Ia menegaskan bahwa gencatan senjata adalah satu-satunya cara untuk memastikan kembalinya para sandera dari Gaza.
Menurutnya, suara-suara yang menentang kelanjutan perang kini terus bertambah, mencerminkan keinginan rakyat untuk mengakhiri penderitaan.
“Saya yakin, kita akan menang melawan pemerintahan Netanyahu. Dan dalam pemilu mendatang, Netanyahu pasti akan kalah,” tambah Olmert dengan nada optimistis.

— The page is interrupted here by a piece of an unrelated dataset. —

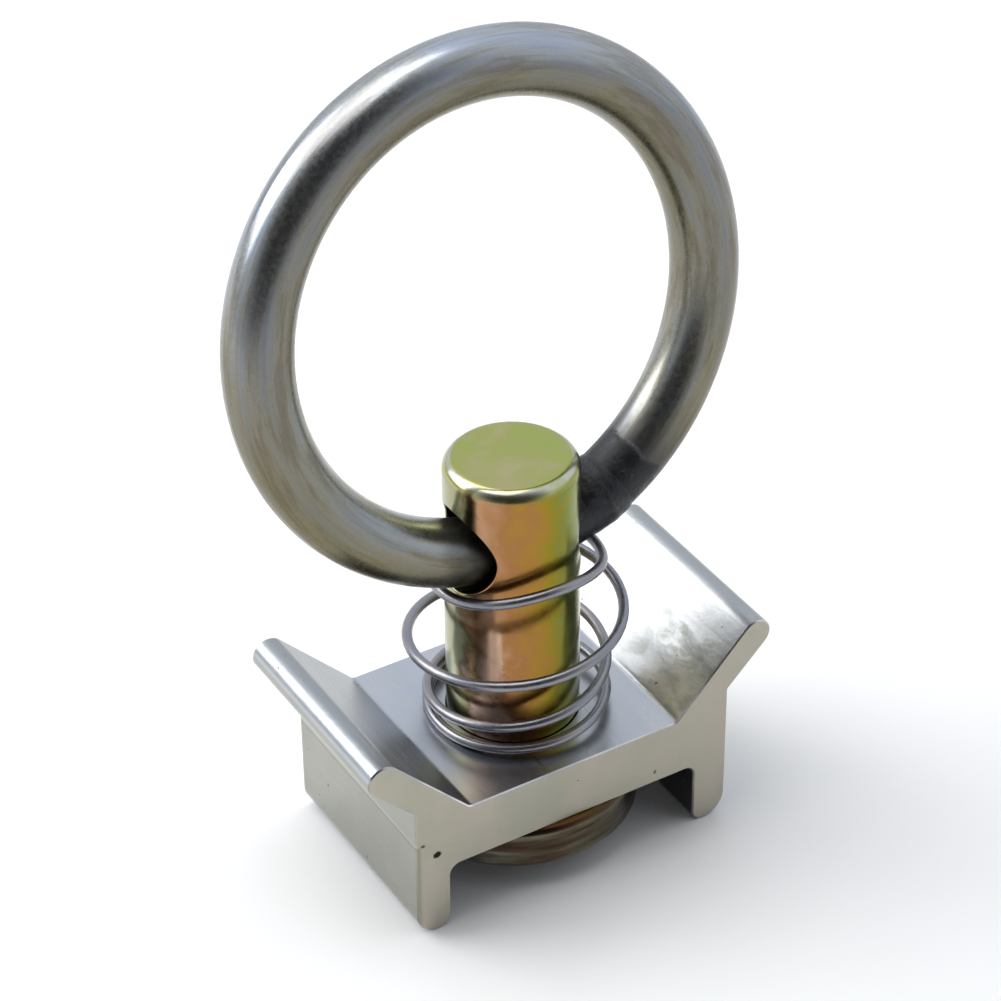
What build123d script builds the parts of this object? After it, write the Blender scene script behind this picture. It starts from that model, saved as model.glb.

Di akhir pernyataannya, Olmert menekankan kembali pentingnya solusi dua negara sebagai jalan satu-satunya menuju perdamaian abadi di kawasan.
“Satu-satunya jalan keluar adalah mendirikan negara Palestina merdeka dengan Yerusalem Timur sebagai ibu kotanya,” katanya.
Ia juga mengecam keras kehadiran tokoh-tokoh ekstrem di pemerintahan Israel saat ini.
“Tangan Ben Gvir berlumuran darah. Tidak ada tempat bagi orang seperti dia dalam negara yang mengklaim sebagai demokrasi,” tegas Olmert.
Sebelumnya, Olmert juga menulis opini di harian Haaretz berjudul “Cukup Sudah” yang berisi seruan keras untuk menghentikan apa yang ia sebut sebagai “pembantaian massal” yang tengah terjadi di Jalur Gaza.
Dalam tulisan itu, Olmert mendesak agar Israel segera mengubah arah kebijakan dan menghentikan segala bentuk kekerasan terhadap warga sipil.